If only the New Orleans resident offering "pesticide-free Black Eyed peas" lived closer to York, Pa., where she could trade for "Epazote, an herb used by Mexicans when cooking beans. It helps to prevent gas."

Having a community behind you makes a local diet a lot more diverse, interesting and possible. There's already a page on Veggietrader.com devoted to cooperative gardens, in which neighbors plan a virtual shared garden in their community. Each member takes responsibility for a specific crop.

Anderson and Crawford are excited to watch, and help, their site evolve organically to fill new niches as they appear. A few weeks ago, they opened the site to farmers listing produce for sale. "It's an interesting way for local farmers to advertise," Anderson says.

Veggietrader.com seems to build on the same kind of spirit that's behind something my friends and I have been doing for years, a midwinter tradition we call the "Swap Meat."

It began as a way for fellow hunters to exchange sausages, jerky and various cuts of our respective animals, but quickly evolved into an all-out barter fest where many forms of home-stashed food traded hands.

Pickles, jam, sauces, dried morels, frozen fruit, root crops from cold storage, and many other forms of preserved food are swapped in the frenzied and festive atmosphere of the swap meat. I wouldn't be surprised if get-togethers of this sort are soon planned through Veggietrader.com.

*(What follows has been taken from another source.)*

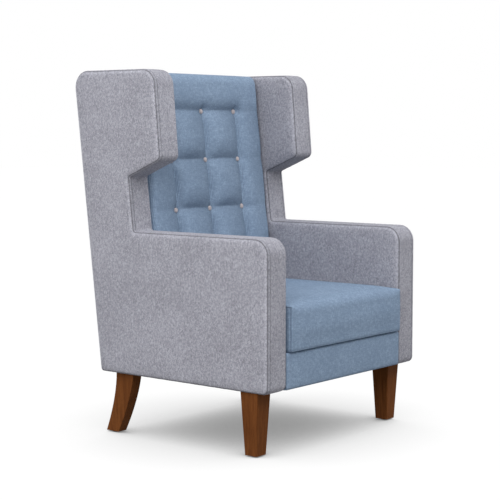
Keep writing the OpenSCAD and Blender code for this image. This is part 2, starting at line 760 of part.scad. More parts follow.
module back_bar(x0, x1, t0, t1, z0, z1) {
    across(x0, x1) polygon(raked(t0, t1, z0, z1));
}

module back_rail(z0) {
    x = inner_face - stile_w;
    back_bar(-x, x, t_frame, t_web, z0, z0 + back_rail_h);
}

module back_stiles() {
    color("burlywood") placed() both_sides() difference() {
        back_bar(inner_face - stile_w, inner_face, t_frame, t_web, rail_low, frame_top);
        bolt_holes(bolt_d / 2 + hole_gap, $fn = round_fn);
    }
}

module back_top_rail() { color("burlywood") placed() back_rail(frame_top - back_rail_h); }
module back_middle_rail() {
    color("burlywood") placed() back_rail(middle_rail_z - back_rail_h / 2);
}
module back_lower_rail() { color("burlywood") placed() back_rail(deck_z + cloth_t); }

// Every button in turn: its axis is square to the raked back, and starts where it meets depth t
module each_button(t) {
    for (x = col_x, z = row_z)
        translate([x, back_y(z) - pit_t, z]) rotate([90 - back_rake, 0, 0])
            translate([0, 0, (t - pit_t) * cos(back_rake)]) children();
}

twine_r = web_t * 0.6;
module twine_holes() {
    each_button(t_frame) cylinder(r = twine_r + hole_gap, h = t_cover, $fn = round_fn);
}

// Straps across the back lie flat on the stiles, one behind each row of buttons
module back_webbing_cross() {
    color("dimgray") placed() difference() {
        for (z = web_row_z)
            back_bar(-inner_face, inner_face, t_web, t_web + web_t, z - web_w / 2, z + web_w / 2);
        twine_holes();
    }
}

// Upright straps pass in front of and behind the cross straps in turn
web_x = [-col_pitch / 2, col_pitch / 2];
function upright_route(turn_first) =
    let (front = t_web + web_t * 1.6, rear = t_web - web_t * 0.6, flat = t_web + web_t / 2,
         reach = web_w * 0.52, low = deck_z + cloth_t, rail = back_rail_h / 2)
    concat(
        [[flat, low], [flat, low + back_rail_h]],
        [for (i = [0:button_rows - 1]) each concat(
            i == 2 ? [[flat, middle_rail_z - rail], [flat, middle_rail_z + rail]] : [],
            [for (s = [-1, 1])
                [(i + turn_first) % 2 == 0 ? front : rear, web_row_z[i] + s * reach]])],
        [[flat, frame_top - back_rail_h], [flat, frame_top]]);

module back_webbing_upright() {
    color("dimgray") placed() for (k = [0:len(web_x) - 1]) {
        route = upright_route(k);
        half = web_t / 2 * 0.96;
        across(web_x[k] - web_w / 2, web_x[k] + web_w / 2) polygon(concat(
            [for (p = route) [back_y(p.y) - p.x - half, p.y]],
            reversed([for (p = route) [back_y(p.y) - p.x + half, p.y]])));
    }
}

module back_foam() {
    color("lightyellow") placed() difference() {
        back_bar(-inner_face, inner_face, t_foam, t_cover, deck_z, back_pad_z);
        twine_holes();
    }
}

// Tufted face

pit_half = button_d * 0.75;
crease_w = col_pitch * 0.13;
edge_run = col_pitch * 0.27;
back_half = inner_face - soft_gap;
seat_top = deck_z + seat_h + seat_crown;

function bell(d) = exp(-pow(d / crease_w, 2));
function step(v) = let (s = max(0, min(1, v))) s * s * (3 - 2 * s);
// Rise from the side edges, and from behind the loose cushion
function edge_rise(x) = 1 - pow(1 - min(1, (back_half - abs(x)) / edge_run), 2);
function seat_rise(z) = step((z - seat_top + edge_run) / (2 * edge_run));
// Strength of the creases: full between the buttons, fading into the borders
function up_crease(x, z) =
    max([for (c = col_x) bell(x - c)]) * step(1 - (z - row_z[button_rows - 1]) / edge_run);
function cross_crease(x, z) =
    max([for (r = row_z) bell(z - r)]) * (1 - 0.75 * step((abs(x) - col_x[button_cols - 1]) / edge_run));
function in_pit(x, z) =
    min([for (c = col_x, r = row_z) max(abs(x - c), abs(z - r))]) <= pit_half * 1.01;
// Depth of the tufted face in front of the rear cloth
function face_t(x, z) = in_pit(x, z) ? pit_t :
    back_edge_t + pillow_h * edge_rise(x) * seat_rise(z)
        * (1 - crease_share * max(up_crease(x, z), cross_crease(x, z)));

// Columns and rows of the grid: at the flat of each pit, on the slope and on the pillow
slope = col_pitch * 0.2;
half_cols = concat(
    [for (c = col_x) if (c >= 0) each concat(
        c > 0 ? [c - slope, c - pit_half] : [], [c, c + pit_half, c + slope],
        c < col_x[button_cols - 1] ? [c + col_pitch / 2] : [])],
    [back_half - edge_run / 2, back_half - edge_run / 6, back_half]);
grid_x = concat([for (i = [len(half_cols) - 1:-1:1]) -half_cols[i]], half_cols);
low_rows = [deck_z, (deck_z + seat_top) / 2, seat_top - edge_run / 2, seat_top + edge_run / 4];
grid_z = concat(
    low_rows,
    [for (i = [0:button_rows - 1]) each concat(
        [row_z[i] - slope, row_z[i] - pit_half, row_z[i], row_z[i] + pit_half, row_z[i] + slope],
        i < button_rows - 1 ? [row_z[i] + row_pitch / 2] : [])],
    [row_z[button_rows - 1] + 2 * slope]);

// Profile over the top: a quarter round from the face, flat, then a round down to the rear
// that follows the corner of the side panels
round_angle = [0, 22.5, 45, 67.5, 90];
rear_angle = [90, 68, 48, 28, 10, -back_rake];
round_z = back_z - top_round_r;
rear_mid = a_top[0] + back_top_r * [-cos(back_rake), sin(back_rake)];
function top_fall(x) = top_drop * (1 - edge_rise(x));
// The cover widens with the crown of the panels, at a distance d from their outline,
// and stays clear of the facets of that crown
function widened(x, d) = x * (half_at(d + 5 * cloth_t) - soft_gap) / half_at(crown_run);
function top_point(x, a) =
    let (z = round_z + (back_z - top_fall(x) - round_z) * sin(a))
    [widened(x, back_z - z), back_y(z) - face_t(x, round_z) + top_round_r * (1 - cos(a)), z];
function rear_point(x, a) =
    let (fall = top_fall(x) * max(0, sin(a)), r = back_top_r - fall)
    [widened(x, fall), rear_mid.x + r * cos(a), rear_mid.y + r * sin(a)];
face_rows = concat(
    [for (z = grid_z) [for (x = grid_x) [x, back_y(z) - face_t(x, z), z]]],
    [for (a = round_angle) [for (x = grid_x) top_point(x, a)]],
    [for (a = rear_angle) [for (x = grid_x) rear_point(x, a)]]);
round_back_share = [0.5, 0.7, 0.85];
under_rows = concat(
    [for (z = grid_z) [t_cover, z]],
    [for (s = round_back_share) [t_cover, round_z + (back_pad_z - round_z) * s]],
    [[t_cover, back_pad_z], [t_cover * 0.9, back_pad_z],
     [t_web * 1.5, back_pad_z], [t_foam, back_pad_z], [t_foam, frame_top],
     [t_web / 2, frame_top], [t_frame, frame_top], [t_frame, a_top[0].y]]);

module back_cushion_cover() {
    color("lightsteelblue") placed() difference() {
        quilt(face_rows, [for (p = under_rows)
            [[-back_half, back_y(p.y) - p.x, p.y], [back_half, back_y(p.y) - p.x, p.y]]]);
        twine_holes_front();
    }
}

// The twine goes on through the cover to the flat of its pit
module twine_holes_front() {
    each_button(t_cover - overrun)
        cylinder(r = twine_r + hole_gap, h = pit_t - t_cover + 2 * overrun, $fn = round_fn);
}

// Covered button: a shallow dome over a straight rim, on its shank
module back_buttons() {
    rim = button_h * 0.3;
    dome = [for (i = [0:8]) let (a = 90 * i / 8)
        [button_d / 2 * cos(a), rim + (button_h - rim) * sin(a)]];
    color("thistle") placed() each_button(pit_t)
        rotate_extrude($fn = round_fn) polygon(concat([[0, 0], [button_d / 2 * 0.94, 0]], dome));
}

module button_twines() {
    reach = (pit_t - t_web) * cos(back_rake);
    color("ivory") placed() each_button(t_web) cylinder(r = twine_r, h = reach, $fn = round_fn);
}

module twine_toggles() {
    toggle_t = web_t * 2;
    color("whitesmoke") placed() each_button(t_web)
        translate([0, 0, -toggle_t]) cylinder(r = button_d * 0.55, h = toggle_t, $fn = round_fn);
}

module back_board() {
    x = half_at(t_frame);
    color("peru") placed() back_bar(-x, x, t_board, t_frame, rail_low, a_top[0].y);
}

module back_outer_cover() {
    x = half_at(t_board);
    color("darkgray") placed() back_bar(-x, x, 0, cloth_t, body_z, a_top[0].y);
}

// Legs

// Rounded square of half sizes u and v, as a ring of points at [x, y, z]
function leg_ring(c, u, v, z) =
    [for (p = rounded([[-u, -v], [u, -v], [u, v], [-u, v]], leg_edge_r, 3))
        [c.x + p.x, c.y + p.y, z]];

module leg_bores(foot_y, top_y) {
    translate([panel_mid, top_y, leg_bolt_low - hole_gap])
        cylinder(r = bolt_d / 2 + hole_gap, h = body_z, $fn = round_fn);
    translate([panel_mid, foot_y, glide_h - overrun])
        cylinder(r = nail_r + hole_gap, h = nail_l + overrun + hole_gap, $fn = round_fn);
}

module front_leg() {
    difference() {
        stacked([
            leg_ring([panel_mid, front_leg_y], front_leg_foot / 2, front_leg_foot / 2, glide_h),
            leg_ring([panel_mid, front_leg_y], front_leg_top / 2, front_leg_top / 2, body_z)]);
        leg_bores(front_leg_y, front_leg_y);
    }
}

// The rear leg sweeps backwards as its share of the way down to the power of rear_leg_curve
rear_leg_steps = 9;
module rear_leg() {
    difference() {
        stacked([for (i = [rear_leg_steps:-1:0])
            let (s = i / rear_leg_steps, z = body_z + (glide_h - body_z) * s,
                 w = rear_leg_w + (rear_leg_foot_w - rear_leg_w) * s,
                 d = rear_leg_top + (rear_leg_foot - rear_leg_top) * s)
            leg_ring([panel_mid, rear_leg_y + rear_leg_sweep * pow(s, rear_leg_curve)],
                     w / 2, d / 2, z)]);
        leg_bores(rear_leg_y + rear_leg_sweep, rear_leg_y);
    }
}

module front_leg_left() { color("saddlebrown") placed() front_leg(); }
module front_leg_right() { color("saddlebrown") placed() mirror([1, 0, 0]) front_leg(); }
module rear_leg_left() { color("saddlebrown") placed() rear_leg(); }
module rear_leg_right() { color("saddlebrown") placed() mirror([1, 0, 0]) rear_leg(); }

module leg_plates() {
    color("silver") placed() both_sides() for (y = leg_places) difference() {
        translate([panel_mid - plate_w / 2, y - plate_l / 2, frame_low])
            cube([plate_w, plate_l, plate_t]);
        translate([panel_mid, y, 0]) {
            translate([0, 0, frame_low - overrun])
                cylinder(r = bolt_d / 2 + hole_gap / 2, h = plate_t + 2 * overrun, $fn = round_fn);
            plate_screw(hole_gap / 2);
        }
    }
}

module leg_plate_screws() {
    color("silver") placed() both_sides()
        for (y = leg_places) translate([panel_mid, y, 0]) plate_screw(0);
}

module leg_bolts() {
    color("silver") placed() both_sides() for (y = leg_places)
        translate([panel_mid, y, leg_bolt_low])
            cylinder(r = bolt_d / 2, h = leg_bolt_top - leg_bolt_low, $fn = round_fn);
}

nail_r = glide_d * 0.05;
nail_l = glide_d * 0.5;
module leg_glides() {
    edge = glide_h * 0.35;
    color("black") placed() both_sides() for (y = [front_leg_y, rear_leg_y + rear_leg_sweep])
        translate([panel_mid, y, 0]) rotate_extrude($fn = round_fn) polygon([
            [0, 0], [glide_d / 2 - edge, 0], [glide_d / 2, edge], [glide_d / 2, glide_h],
            [nail_r, glide_h], [nail_r, glide_h + nail_l - nail_r], [0, glide_h + nail_l]]);
}

side_frame_right();
side_frame_left();
side_outer_foam_right();
side_outer_foam_left();
side_inner_foam_right();
side_inner_foam_left();
side_outer_panel_right();
side_outer_panel_left();
side_inner_panel_right();
side_inner_panel_left();
side_boxing_right();
side_boxing_left();
side_bolts();
side_tee_nuts();
seat_front_rail();
seat_rear_rail();
seat_side_rails();
seat_corner_blocks();
seat_springs();
spring_clips();
deck_pad();
deck_cover();
apron_pad();
apron_cover();
dust_cover();
seat_cushion_cover();
seat_cushion_foam();
seat_cushion_zip();
back_stiles();
back_top_rail();
back_middle_rail();
back_lower_rail();
back_webbing_cross();
back_webbing_upright();
back_foam();
back_cushion_cover();
back_buttons();
button_twines();
twine_toggles();
back_board();
back_outer_cover();
front_leg_right();
front_leg_left();
rear_leg_right();
rear_leg_left();
leg_plates();
leg_plate_screws();
leg_bolts();
leg_glides();
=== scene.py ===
"""Looks of a high-backed lounge chair: its covers, padding, stitching and finishes.

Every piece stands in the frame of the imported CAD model, in metres: X runs across the chair towards
the sitter's left, -Y is the way the chair faces, and Z is up.
"""

import logging
import math
from collections.abc import Callable
from dataclasses import dataclass, field
from enum import Enum, IntEnum
from typing import ClassVar

import bpy
import numpy as np
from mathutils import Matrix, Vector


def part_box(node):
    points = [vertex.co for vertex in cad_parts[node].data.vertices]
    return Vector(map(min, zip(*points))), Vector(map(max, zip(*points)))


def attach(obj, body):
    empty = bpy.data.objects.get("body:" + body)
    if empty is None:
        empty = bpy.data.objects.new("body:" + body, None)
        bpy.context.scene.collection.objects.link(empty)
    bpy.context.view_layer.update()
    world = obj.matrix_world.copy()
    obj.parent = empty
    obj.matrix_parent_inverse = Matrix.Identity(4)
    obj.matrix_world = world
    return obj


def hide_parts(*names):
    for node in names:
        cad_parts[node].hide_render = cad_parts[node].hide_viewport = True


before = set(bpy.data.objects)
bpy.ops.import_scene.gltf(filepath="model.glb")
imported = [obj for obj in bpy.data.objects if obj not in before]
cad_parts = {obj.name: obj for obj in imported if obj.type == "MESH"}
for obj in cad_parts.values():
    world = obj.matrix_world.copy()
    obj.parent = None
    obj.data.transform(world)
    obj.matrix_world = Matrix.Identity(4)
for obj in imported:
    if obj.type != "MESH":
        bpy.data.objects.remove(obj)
LOG = logging.getLogger("lounge_chair")

Array = np.ndarray
Colour = tuple[float, float, float]
Socket = bpy.types.NodeSocket


class Side(Enum):
    """The two mirrored sides of the chair, with the sign of their X."""

    RIGHT = -1
    LEFT = 1

    @property
    def word(self) -> str:
        """The side's name as the CAD nodes use it."""
        return self.name.lower()


class Body(Enum):
    """The bodies of the CAD model that pieces ride on."""

    CHAIR = "chair"
    CUSHION = "seat_cushion"


# Mesh helpers


@dataclass
class Patch:
    """Quads over shared vertices, with a texture place for each corner of each quad."""

    quads: Array
    uv: Array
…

Along these lines, equipment like dehydrators, steam juicers, pressure canners and vacuum sealers could be shared, by industrious Veggie Traders, or loaned to one another in exchange for a portion of the preserved product.

Anderson acknowledges that many of these possibilities have crossed their minds, and as long as they're legal, the founding traders are open to them.

With only a third of a year under its belt, Veggietrader.com promises to be full of surprises.

"We're looking forward to what happens in the fall and winter," Anderson says.